--- Items ---
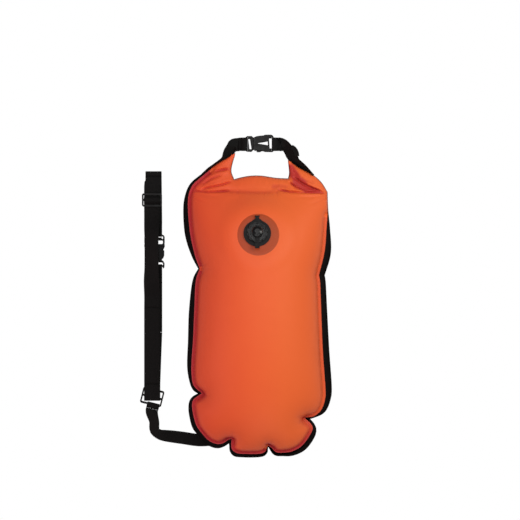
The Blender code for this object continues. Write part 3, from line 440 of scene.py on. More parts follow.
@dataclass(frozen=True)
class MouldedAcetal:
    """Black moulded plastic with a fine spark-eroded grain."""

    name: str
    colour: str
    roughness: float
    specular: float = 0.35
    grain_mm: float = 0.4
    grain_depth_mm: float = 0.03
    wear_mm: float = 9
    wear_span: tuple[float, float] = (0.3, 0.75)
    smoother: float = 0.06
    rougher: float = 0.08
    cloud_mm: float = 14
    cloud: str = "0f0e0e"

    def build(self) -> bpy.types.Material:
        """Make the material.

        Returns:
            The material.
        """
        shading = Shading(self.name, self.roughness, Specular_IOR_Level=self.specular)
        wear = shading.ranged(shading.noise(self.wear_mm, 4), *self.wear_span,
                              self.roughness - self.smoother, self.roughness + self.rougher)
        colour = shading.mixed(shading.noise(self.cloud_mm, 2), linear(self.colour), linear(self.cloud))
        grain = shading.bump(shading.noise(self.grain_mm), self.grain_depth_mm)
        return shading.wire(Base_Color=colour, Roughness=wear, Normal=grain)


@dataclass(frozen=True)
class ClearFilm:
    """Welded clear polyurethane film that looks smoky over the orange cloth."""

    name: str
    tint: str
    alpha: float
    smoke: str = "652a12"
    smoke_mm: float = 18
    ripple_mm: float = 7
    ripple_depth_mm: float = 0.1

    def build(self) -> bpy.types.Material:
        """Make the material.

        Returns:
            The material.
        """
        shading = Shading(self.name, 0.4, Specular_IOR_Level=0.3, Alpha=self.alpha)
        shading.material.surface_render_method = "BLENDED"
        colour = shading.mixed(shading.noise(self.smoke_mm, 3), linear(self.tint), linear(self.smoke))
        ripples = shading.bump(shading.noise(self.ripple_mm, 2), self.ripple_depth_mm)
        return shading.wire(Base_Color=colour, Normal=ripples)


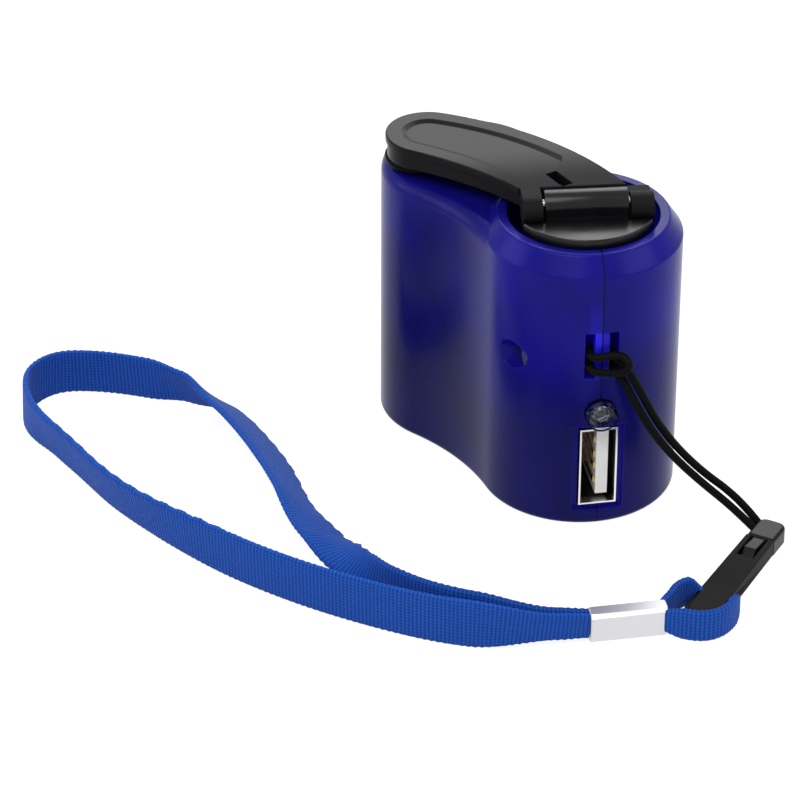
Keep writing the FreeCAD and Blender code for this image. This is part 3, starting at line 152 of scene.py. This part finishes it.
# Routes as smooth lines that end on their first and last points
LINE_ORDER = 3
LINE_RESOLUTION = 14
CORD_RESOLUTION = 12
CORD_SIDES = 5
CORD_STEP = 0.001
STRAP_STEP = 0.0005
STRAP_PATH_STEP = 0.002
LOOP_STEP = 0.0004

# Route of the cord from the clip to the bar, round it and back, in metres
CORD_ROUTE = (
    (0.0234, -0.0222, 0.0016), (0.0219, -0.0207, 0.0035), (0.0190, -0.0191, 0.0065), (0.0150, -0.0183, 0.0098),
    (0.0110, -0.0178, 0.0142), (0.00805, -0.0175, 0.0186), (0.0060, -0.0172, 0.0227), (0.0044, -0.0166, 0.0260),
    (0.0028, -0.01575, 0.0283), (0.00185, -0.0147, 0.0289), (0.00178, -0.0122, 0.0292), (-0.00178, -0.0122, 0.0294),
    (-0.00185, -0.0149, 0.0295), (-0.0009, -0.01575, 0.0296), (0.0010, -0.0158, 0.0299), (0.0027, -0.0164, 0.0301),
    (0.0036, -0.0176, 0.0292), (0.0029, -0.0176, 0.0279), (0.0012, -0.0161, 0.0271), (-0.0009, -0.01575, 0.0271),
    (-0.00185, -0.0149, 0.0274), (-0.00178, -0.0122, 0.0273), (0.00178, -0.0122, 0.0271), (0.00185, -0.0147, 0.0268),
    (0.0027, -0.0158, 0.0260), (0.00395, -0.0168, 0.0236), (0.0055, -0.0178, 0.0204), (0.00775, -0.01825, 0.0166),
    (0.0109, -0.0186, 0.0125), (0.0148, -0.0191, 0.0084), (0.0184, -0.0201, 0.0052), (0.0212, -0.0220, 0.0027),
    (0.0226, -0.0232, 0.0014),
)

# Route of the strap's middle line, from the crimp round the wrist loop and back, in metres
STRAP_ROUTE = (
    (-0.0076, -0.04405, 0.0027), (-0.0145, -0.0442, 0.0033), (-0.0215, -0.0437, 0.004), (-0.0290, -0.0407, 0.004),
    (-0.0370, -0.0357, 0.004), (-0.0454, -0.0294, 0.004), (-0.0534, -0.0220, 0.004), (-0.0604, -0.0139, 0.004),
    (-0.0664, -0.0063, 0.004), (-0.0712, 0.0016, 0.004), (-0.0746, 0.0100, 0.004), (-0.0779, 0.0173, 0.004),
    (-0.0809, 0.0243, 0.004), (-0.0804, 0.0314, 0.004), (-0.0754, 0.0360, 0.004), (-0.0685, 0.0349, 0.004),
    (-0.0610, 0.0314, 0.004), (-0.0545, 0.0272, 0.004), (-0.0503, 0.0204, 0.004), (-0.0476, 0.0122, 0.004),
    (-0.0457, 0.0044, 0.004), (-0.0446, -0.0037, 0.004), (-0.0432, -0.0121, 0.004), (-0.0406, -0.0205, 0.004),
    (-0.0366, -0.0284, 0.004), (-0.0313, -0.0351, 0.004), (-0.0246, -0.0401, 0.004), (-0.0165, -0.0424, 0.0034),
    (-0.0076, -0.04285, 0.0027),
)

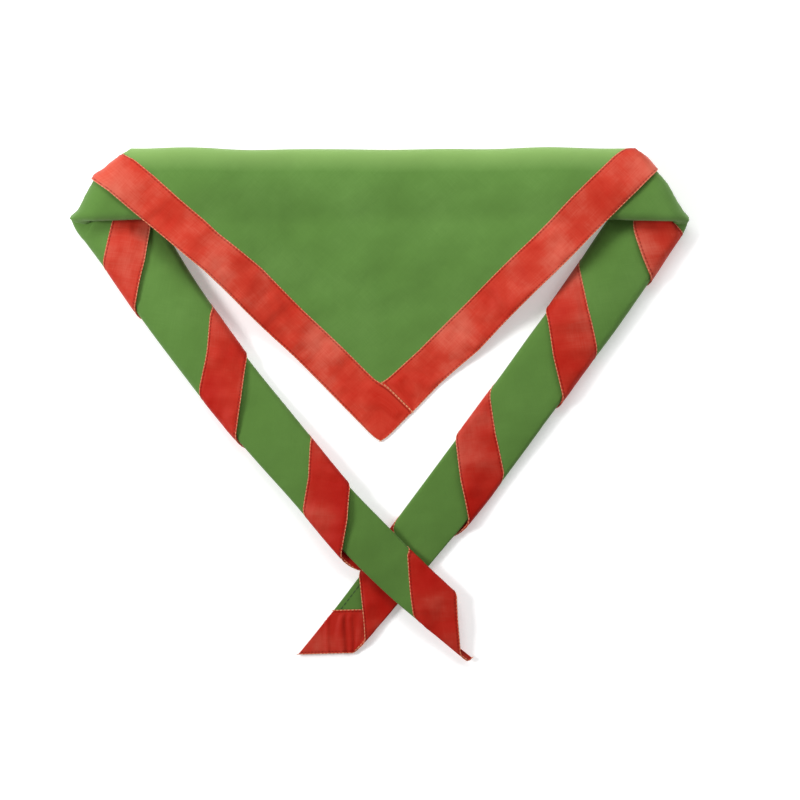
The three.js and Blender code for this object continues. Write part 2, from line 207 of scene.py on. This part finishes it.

--- Problem description ---
Repeat the material above in full, exactly as it stands.

--- Result below ---
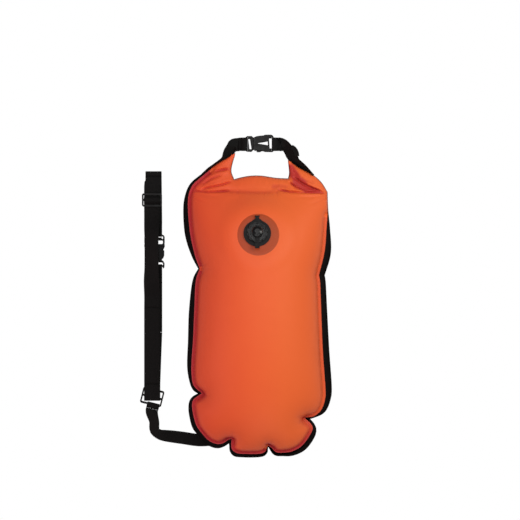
The Blender code for this object continues. Write part 3, from line 440 of scene.py on. More parts follow.
@dataclass(frozen=True)
class MouldedAcetal:
    """Black moulded plastic with a fine spark-eroded grain."""

    name: str
    colour: str
    roughness: float
    specular: float = 0.35
    grain_mm: float = 0.4
    grain_depth_mm: float = 0.03
    wear_mm: float = 9
    wear_span: tuple[float, float] = (0.3, 0.75)
    smoother: float = 0.06
    rougher: float = 0.08
    cloud_mm: float = 14
    cloud: str = "0f0e0e"

    def build(self) -> bpy.types.Material:
        """Make the material.

        Returns:
            The material.
        """
        shading = Shading(self.name, self.roughness, Specular_IOR_Level=self.specular)
        wear = shading.ranged(shading.noise(self.wear_mm, 4), *self.wear_span,
                              self.roughness - self.smoother, self.roughness + self.rougher)
        colour = shading.mixed(shading.noise(self.cloud_mm, 2), linear(self.colour), linear(self.cloud))
        grain = shading.bump(shading.noise(self.grain_mm), self.grain_depth_mm)
        return shading.wire(Base_Color=colour, Roughness=wear, Normal=grain)


@dataclass(frozen=True)
class ClearFilm:
    """Welded clear polyurethane film that looks smoky over the orange cloth."""

    name: str
    tint: str
    alpha: float
    smoke: str = "652a12"
    smoke_mm: float = 18
    ripple_mm: float = 7
    ripple_depth_mm: float = 0.1

    def build(self) -> bpy.types.Material:
        """Make the material.

        Returns:
            The material.
        """
        shading = Shading(self.name, 0.4, Specular_IOR_Level=0.3, Alpha=self.alpha)
        shading.material.surface_render_method = "BLENDED"
        colour = shading.mixed(shading.noise(self.smoke_mm, 3), linear(self.tint), linear(self.smoke))
        ripples = shading.bump(shading.noise(self.ripple_mm, 2), self.ripple_depth_mm)
        return shading.wire(Base_Color=colour, Normal=ripples)


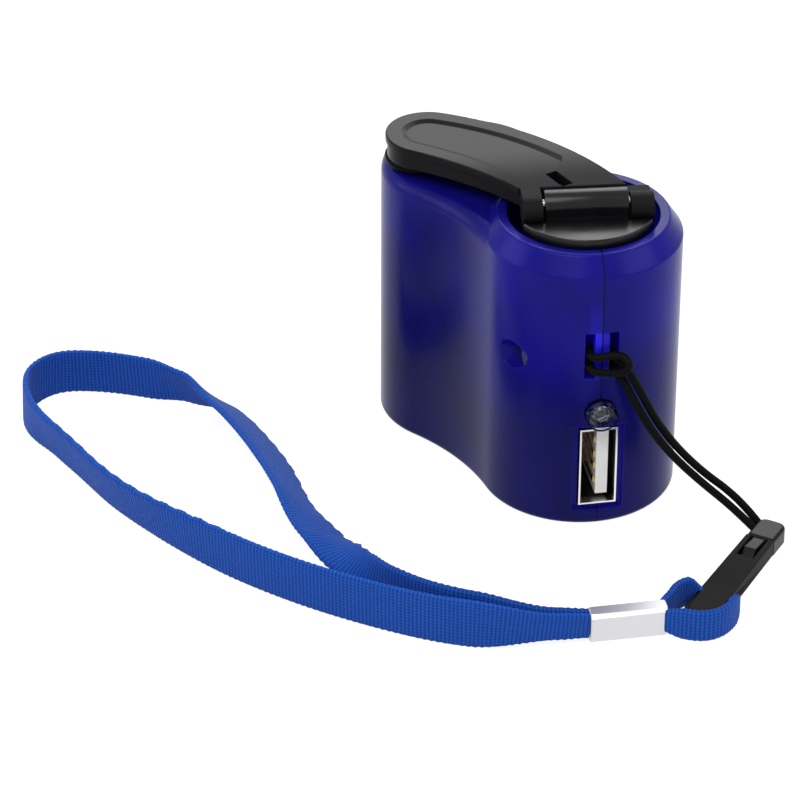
Keep writing the FreeCAD and Blender code for this image. This is part 3, starting at line 152 of scene.py. This part finishes it.
# Routes as smooth lines that end on their first and last points
LINE_ORDER = 3
LINE_RESOLUTION = 14
CORD_RESOLUTION = 12
CORD_SIDES = 5
CORD_STEP = 0.001
STRAP_STEP = 0.0005
STRAP_PATH_STEP = 0.002
LOOP_STEP = 0.0004

# Route of the cord from the clip to the bar, round it and back, in metres
CORD_ROUTE = (
    (0.0234, -0.0222, 0.0016), (0.0219, -0.0207, 0.0035), (0.0190, -0.0191, 0.0065), (0.0150, -0.0183, 0.0098),
    (0.0110, -0.0178, 0.0142), (0.00805, -0.0175, 0.0186), (0.0060, -0.0172, 0.0227), (0.0044, -0.0166, 0.0260),
    (0.0028, -0.01575, 0.0283), (0.00185, -0.0147, 0.0289), (0.00178, -0.0122, 0.0292), (-0.00178, -0.0122, 0.0294),
    (-0.00185, -0.0149, 0.0295), (-0.0009, -0.01575, 0.0296), (0.0010, -0.0158, 0.0299), (0.0027, -0.0164, 0.0301),
    (0.0036, -0.0176, 0.0292), (0.0029, -0.0176, 0.0279), (0.0012, -0.0161, 0.0271), (-0.0009, -0.01575, 0.0271),
    (-0.00185, -0.0149, 0.0274), (-0.00178, -0.0122, 0.0273), (0.00178, -0.0122, 0.0271), (0.00185, -0.0147, 0.0268),
    (0.0027, -0.0158, 0.0260), (0.00395, -0.0168, 0.0236), (0.0055, -0.0178, 0.0204), (0.00775, -0.01825, 0.0166),
    (0.0109, -0.0186, 0.0125), (0.0148, -0.0191, 0.0084), (0.0184, -0.0201, 0.0052), (0.0212, -0.0220, 0.0027),
    (0.0226, -0.0232, 0.0014),
)

# Route of the strap's middle line, from the crimp round the wrist loop and back, in metres
STRAP_ROUTE = (
    (-0.0076, -0.04405, 0.0027), (-0.0145, -0.0442, 0.0033), (-0.0215, -0.0437, 0.004), (-0.0290, -0.0407, 0.004),
    (-0.0370, -0.0357, 0.004), (-0.0454, -0.0294, 0.004), (-0.0534, -0.0220, 0.004), (-0.0604, -0.0139, 0.004),
    (-0.0664, -0.0063, 0.004), (-0.0712, 0.0016, 0.004), (-0.0746, 0.0100, 0.004), (-0.0779, 0.0173, 0.004),
    (-0.0809, 0.0243, 0.004), (-0.0804, 0.0314, 0.004), (-0.0754, 0.0360, 0.004), (-0.0685, 0.0349, 0.004),
    (-0.0610, 0.0314, 0.004), (-0.0545, 0.0272, 0.004), (-0.0503, 0.0204, 0.004), (-0.0476, 0.0122, 0.004),
    (-0.0457, 0.0044, 0.004), (-0.0446, -0.0037, 0.004), (-0.0432, -0.0121, 0.004), (-0.0406, -0.0205, 0.004),
    (-0.0366, -0.0284, 0.004), (-0.0313, -0.0351, 0.004), (-0.0246, -0.0401, 0.004), (-0.0165, -0.0424, 0.0034),
    (-0.0076, -0.04285, 0.0027),
)

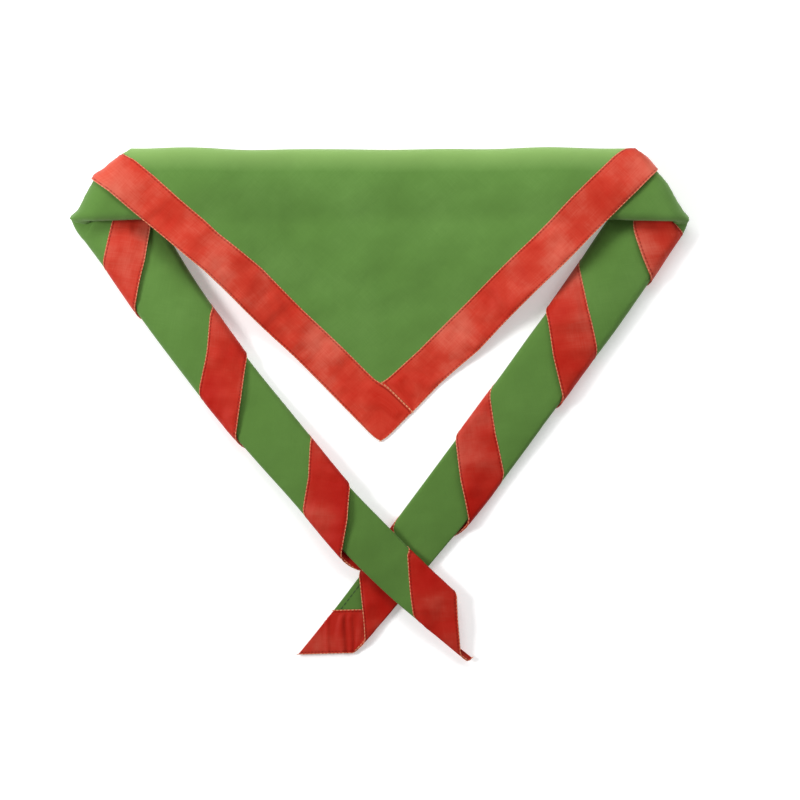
The three.js and Blender code for this object continues. Write part 2, from line 207 of scene.py on. This part finishes it.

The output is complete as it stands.